Regarding Iran, Putin said to Bandar that Iran is a neighbor, that Russia and Iran are bound by relations that go back centuries, and that there are common and tangled interests between them. Putin said, “We support the Iranian quest to obtain nuclear fuel for peaceful purposes. And we helped them develop their facilities in this direction. Of course, we will resume negotiations with them as part of the 5P+1 group. I will meet with President Hassan Rouhani on the sidelines of the Central Asia summit and we will discuss a lot of bilateral, regional and international issues. We will inform him that Russia is completely opposed to the UN Security Council imposing new sanctions on Iran. We believe that the sanctions imposed against Iran and Iranians are unfair and that we will not repeat the experience again.”

Erdogan to visit Moscow in September

Regarding the Turkish issue, Putin spoke of his friendship with Turkish Prime Minister Recep Tayyip Erdogan; “Turkey is also a neighboring country with which we have common interests. We are keen to develop our relations in various fields. During the Russian-Turkish meeting, we scrutinized the issues on which we agree and disagree. We found out that we have more converging than diverging views. I have already informed the Turks, and I will reiterate my stance before my friend Erdogan, that what is happening in Syria necessitates a different approach on their part. Turkey will not be immune to Syria’s bloodbath. The Turks ought to be more eager to find a political settlement to the Syrian crisis. We are certain that the political settlement in Syria is inevitable, and therefore they ought to reduce the extent of damage. Our disagreement with them on the Syrian issue does not undermine other understandings between us at the level of economic and investment cooperation. We have recently informed them that we are ready to cooperate with them to build two nuclear reactors.
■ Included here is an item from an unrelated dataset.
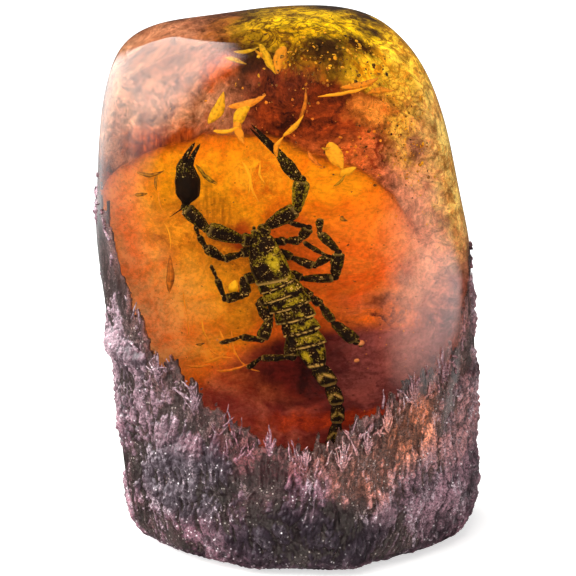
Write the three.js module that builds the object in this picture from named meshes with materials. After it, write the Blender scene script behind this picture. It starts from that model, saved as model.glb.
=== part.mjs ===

This issue will be on the agenda of the Turkish prime minister during his visit to Moscow in September.”

Putin: Our stance on Assad will not change

Regarding the Syrian issue, the Russian president responded to Bandar, saying, “Our stance on Assad will never change. We believe that the Syrian regime is the best speaker on behalf of the Syrian people, and not those liver eaters. During the Geneva I Conference, we agreed with the Americans on a package of understandings, and they agreed that the Syrian regime will be part of any settlement. Later on, they decided to renege on Geneva I. In all meetings of Russian and American experts, we reiterated our position. In his upcoming meeting with his American counterpart John Kerry, Russian Foreign Minister Sergey Lavrov will stress the importance of making every possible effort to rapidly reach a political settlement to the Syrian crisis so as to prevent further bloodshed.”

As soon as Putin finished his speech, Prince Bandar warned that in light of the course of the talks, things were likely to intensify, especially in the Syrian arena, although he appreciated the Russians’ understanding of Saudi Arabia’s position on Egypt and their readiness to support the Egyptian army despite their fears for Egypt’s future.

The head of the Saudi intelligence services said that the dispute over the approach to the Syrian issue leads to the conclusion that “there is no escape from the military option, because it is the only currently available choice given that the political settlement ended in stalemate. We believe that the Geneva II Conference will be very difficult in light of this raging situation.”

At the end of the meeting, the Russian and Saudi sides agreed to continue talks, provided that the current meeting remained under wraps. This was before one of the two sides leaked it via the Russian press.

Note
*Russia opposes US missile defence plan
In 2010 in negotiations for the Strategic Arms Reduction Treaty, Russia objected to the US plans to position more missiles in eastern Europe and, in particular the Black Sea, from where missiles could reach both RUssia and the Middle East.